While outdoor air quality funding plummeted, support for fossil-fuel-prolonging projects grew sharply. These are projects that extend or lock in fossil fuel use, even if they aren’t direct investments in coal, oil or gas. 

“This includes fossil fuel infrastructure, like refineries or coal plants, but also related projects, such as airport expansions, that increase long-term demand for fossil fuels,” Senene said. 

“But what data shows is that the biggest sums are still going to clearly fossil-heavy projects, such as a $1.5 billion coal plant in Bangladesh and a $1.4 billion oil refinery upgrade in Iraq. These drive air pollution and undermine global health and climate goals.”

These are the kind of projects that should not be funded by development finance and “that will be taken away from any positive air quality projects”, he said. 

“We had hoped that fossil fuel-prolonging funding had decreased. We saw this a couple of years ago, followed by an increase last year. It’s hard to know exactly why this is happening. Some of it may be due to the emergence of new development donors or increased reporting but we do know that this funding needs to stop and be redirected toward clean energy and air quality.”

According to the report, some countries with the highest pollution levels, including parts of sub-Saharan Africa, receive more fossil fuel-prolonging finance than clean-air funding, “perpetuating a cycle of vulnerability”. 

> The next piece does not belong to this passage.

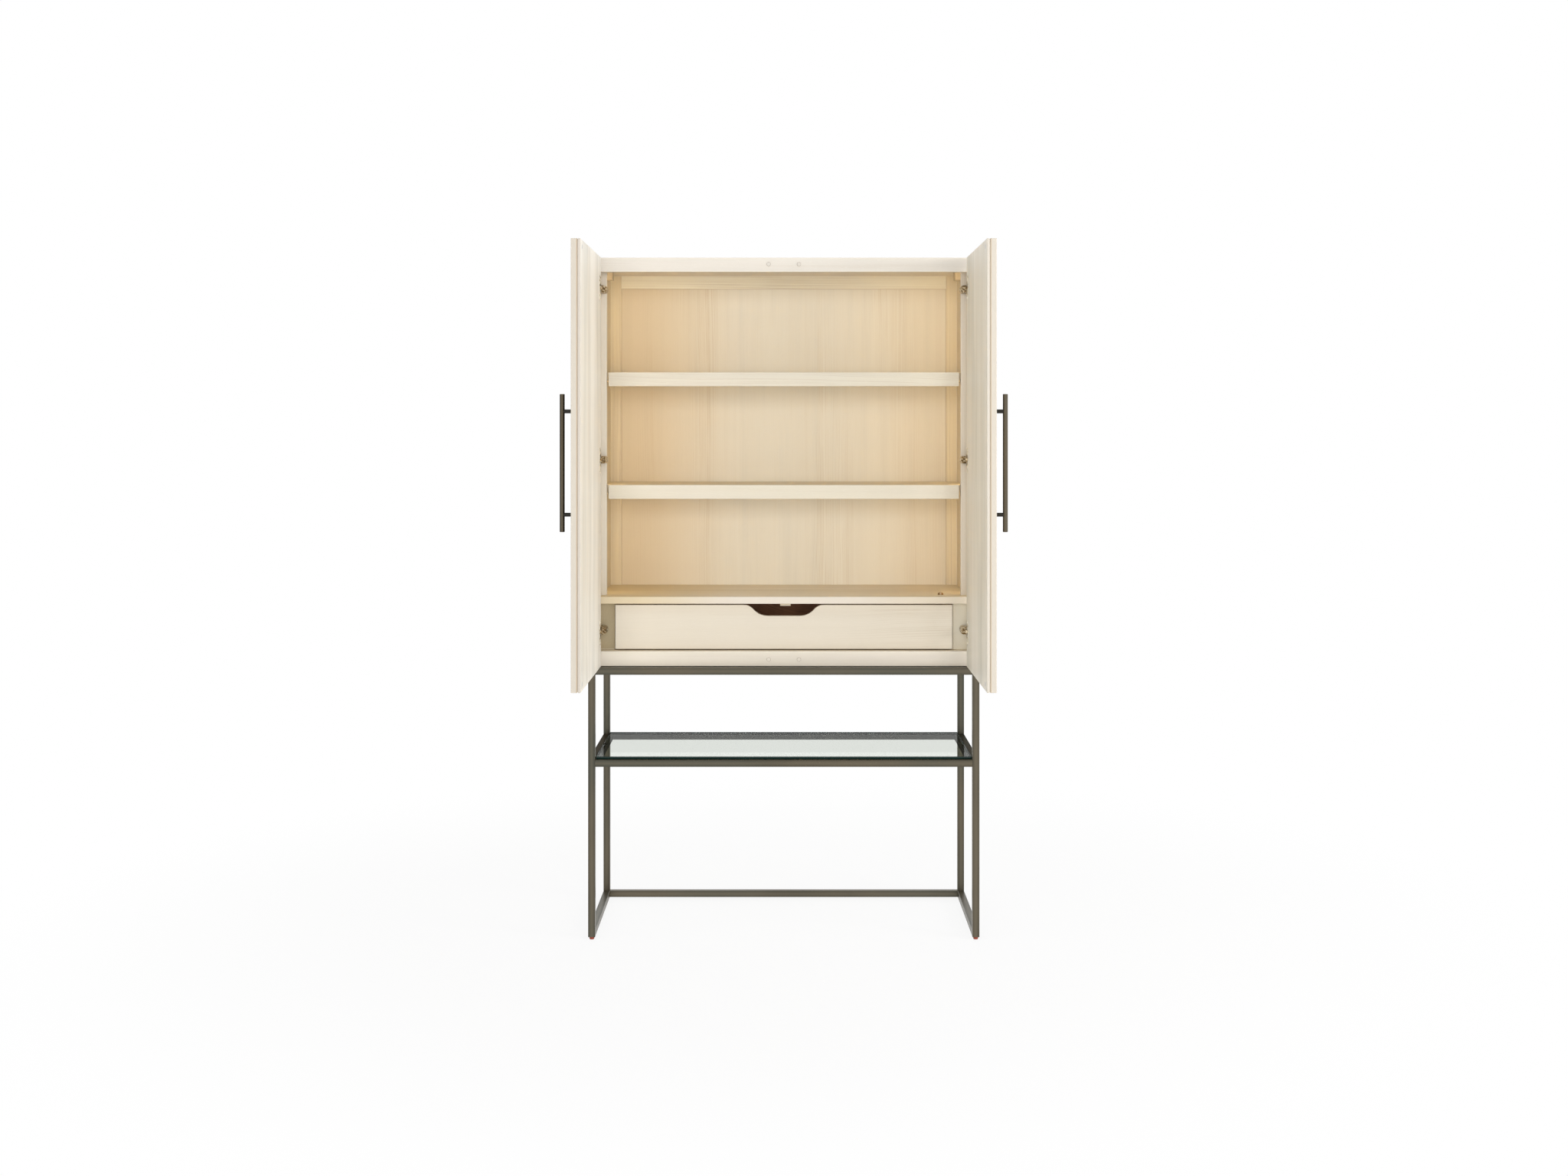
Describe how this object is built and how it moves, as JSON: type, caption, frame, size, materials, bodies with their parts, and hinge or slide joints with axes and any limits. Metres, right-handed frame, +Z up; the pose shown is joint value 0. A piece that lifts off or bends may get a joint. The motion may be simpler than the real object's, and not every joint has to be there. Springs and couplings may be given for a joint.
{
  "type": "bar cabinet",
  "caption": "Two-door bar cabinet in limed oak on an open bronze steel stand with a glass shelf, lit shelves inside and a drawer with a finger notch.",
  "frame": {"origin": "on the floor, under the middle of the stand", "axes": "+X to the right seen from the front, +Y to the back, +Z up; the doors open towards -Y"},
  "size_m": [1.1104, 0.995, 1.862],
  "materials": {
    "oak_outside": "limed oak veneer, satin, closed grain",
    "oak_inside": "limed oak veneer inside the cabinet, satin",
    "oak_solid": "limed solid oak edges, battens and blocks, satin",
    "drawer_wood": "dark walnut drawer box, satin lacquer",
    "filler_wood": "limed oak fillers beside the drawer",
    "stand_metal": "antique bronze finish, softly brushed",
    "handle_metal": "dark antique bronze, brushed",
    "hinge_brass": "brushed brass hinge arms and cups",
    "hinge_steel": "plated steel plates and screws",
    "magnet_steel": "nickel plated magnets and strikes",
    "slide_steel": "zinc plated drawer runners",
    "fixing_steel": "zinc plated screws and washers",
    "shelf_glass": "clear glass with a dark green edge",
    "clear_plastic": "clear soft bumpers",
    "lamp_channel": "satin channel of the light strip",
    "lamp_diffuser": "opal cover of the light strip, warm when lit",
    "dark_plastic": "black plastic driver and grommet",
    "dimmer_metal": "polished touch cap",
    "glide_plastic": "reddish brown glide",
    "insert_steel": "steel insert in the leg"
  },
  "bodies": {
    "cabinet": {"side_panel_left": "oak_outside", "side_panel_right": "oak_outside", "top_panel": "oak_outside", "top_front_rail": "oak_outside", "bottom_panel": "oak_outside", "bottom_front_rail": "oak_outside", "back_stiles": "oak_inside", "back_rails": "oak_inside", "back_panel": "oak_inside", "drawer_deck": "oak_inside", "shelf_upper": "oak_inside", "shelf_lower": "oak_inside", "shelf_upper_nosing": "oak_solid", "shelf_lower_nosing": "oak_solid", "shelf_pins": "hinge_steel", "light_battens": "oak_solid", "led_strips": "lamp_channel", "led_diffusers": "lamp_diffuser", "glue_blocks": "oak_solid", "touch_dimmer": "dimmer_metal", "drawer_fillers": "filler_wood", "slide_outer_members": "slide_steel", "catch_magnets": "magnet_steel", "hinge_plates": "hinge_steel", "hinge_arms": "hinge_brass", "legs": "stand_metal", "leg_inserts": "insert_steel", "base_top_rails": "stand_metal", "base_shelf_rails": "stand_metal", "base_floor_rails": "stand_metal", "shelf_ledge_bars": "stand_metal", "carcass_bars": "stand_metal", "glass_shelf": "shelf_glass", "glass_bumpers": "clear_plastic", "carcass_fixings": "fixing_steel", "led_driver": "dark_plastic", "cable_grommet": "dark_plastic"},
    "left_levers": {"left_hinge_levers": "hinge_brass"},
    "left_door": {"left_door_outer": "oak_outside", "left_door_inner": "oak_inside", "left_handle_bar": "handle_metal", "left_handle_posts": "handle_metal", "left_hinge_cups": "hinge_brass", "left_door_strikes": "magnet_steel"},
    "right_levers": {"right_hinge_levers": "hinge_brass"},
    "right_door": {"right_door_outer": "oak_outside", "right_door_inner": "oak_inside", "right_handle_bar": "handle_metal", "right_handle_posts": "handle_metal", "right_hinge_cups": "hinge_brass", "right_door_strikes": "magnet_steel"},
    "drawer": {"drawer_front": "oak_outside", "drawer_box_walls": "drawer_wood", "drawer_bottom": "drawer_wood", "slide_inner_members": "slide_steel"},
    "drawer_slide_middles": {"slide_middle_members": "slide_steel"},
    "glide_front_left": {"glide_front_left": "glide_plastic"},
    "glide_front_right": {"glide_front_right": "glide_plastic"},
    "glide_back_left": {"glide_back_left": "glide_plastic"},
    "glide_back_right": {"glide_back_right": "glide_plastic"}
  },
  "joints": [
    {"name": "left_door_swing", "type": "hinge", "parent": "cabinet", "child": "left_levers", "pos_m": [-0.49875, -0.21925, 1.30775], "axis": [0, 0, 1], "range_deg": [-90, 0]},
    {"name": "left_cup_turn", "type": "hinge", "parent": "left_levers", "child": "left_door", "pos_m": [-0.503, -0.241, 1.30775], "axis": [0, 0, -1], "range_deg": [-180, 0]},
    {"name": "right_door_swing", "type": "hinge", "parent": "cabinet", "child": "right_levers", "pos_m": [0.49875, -0.21925, 1.30775], "axis": [0, 0, -1], "range_deg": [-90, 0]},
    {"name": "right_cup_turn", "type": "hinge", "parent": "right_levers", "child": "right_door", "pos_m": [0.503, -0.241, 1.30775], "axis": [0, 0, 1], "range_deg": [-180, 0]},
    {"name": "drawer_slide", "type": "slide", "parent": "cabinet", "child": "drawer", "axis": [0, -1, 0], "range_m": [0, 0.3]},
    {"name": "drawer_middle_slide", "type": "slide", "parent": "cabinet", "child": "drawer_slide_middles", "axis": [0, -1, 0], "range_m": [0, 0.15]},
    {"name": "glide_screw_front_left", "type": "slide", "parent": "cabinet", "child": "glide_front_left", "axis": [0, 0, -1], "range_m": [0, 0.01]},
    {"name": "glide_screw_front_right", "type": "slide", "parent": "cabinet", "child": "glide_front_right", "axis": [0, 0, -1], "range_m": [0, 0.01]},
    {"name": "glide_screw_back_left", "type": "slide", "parent": "cabinet", "child": "glide_back_left", "axis": [0, 0, -1], "range_m": [0, 0.01]},
    {"name": "glide_screw_back_right", "type": "slide", "parent": "cabinet", "child": "glide_back_right", "axis": [0, 0, -1], "range_m": [0, 0.01]}
  ],
  "couplings": [
    {"joint": "left_cup_turn", "follows": "left_door_swing", "ratio": 2},
    {"joint": "right_cup_turn", "follows": "right_door_swing", "ratio": 2},
    {"joint": "drawer_middle_slide", "follows": "drawer_slide", "ratio": 0.5}
  ]
}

Notably, it cited how in 2023, Bangladesh, the leading recipient of fossil fuel-prolonging funding between 2019 and 2023, received $1.1 billion more in fossil fuel-prolonging funding than total air quality funding, despite having the world’s highest annual mean concentrations of PM2.5 in 2022.

“It seems counterproductive to finance both fossil fuel-prolonging projects and air quality projects, because any air quality benefits that result will be at least partly counteracted by increased air pollution from fossil fuel sources,” the report said.

“However, the data shows this happening with some donors. For example, the Japan International Cooperation Agency scores highly as a funder for total air quality funding, but in recent years has also been responsible for significant fossil fuel-prolonging investments, including the Matarbari ultra super critical coal-fired power project in Bangladesh, which represented 56% of Bangladesh’s total fossil fuel-prolonging finance in 2023.”

‘Africa’s pollution challenge growing faster’

Senene added that there is no official benchmark for “adequate” clean-air funding for sub-Saharan Africa, but “it’s clear we’re nowhere close”. 

Even returning to 2022 levels of about $130 million would only restore the region’s previous baseline. To meet real need, funding would have to rise into the hundreds of millions — if not billions — each year. 

“The number matters less than the direction of travel. Africa’s cities are growing fast and the pollution challenge is growing faster. What’s vital now is that investment reaches the people breathing the dirtiest air and that donors use existing climate and health finance to deliver clean-air benefits, rather than creating another small pot that can vanish overnight.”

The authors urge governments and development banks to embed clean-air objectives in climate and development finance, direct more resources to regions like Africa and end aid that prolongs fossil fuel use.

Senene highlighted the air quality toolkit for development finance institutions, which was launched in April and endorsed by key institutions. 

“It shows how integrating clean air into climate and development projects can deliver multiple benefits — better health, stronger economies and faster climate action — without requiring new streams of finance.”

He added that the launch of the Africa clean-air plan earlier this year provides a framework for donors to support regional, national and local action.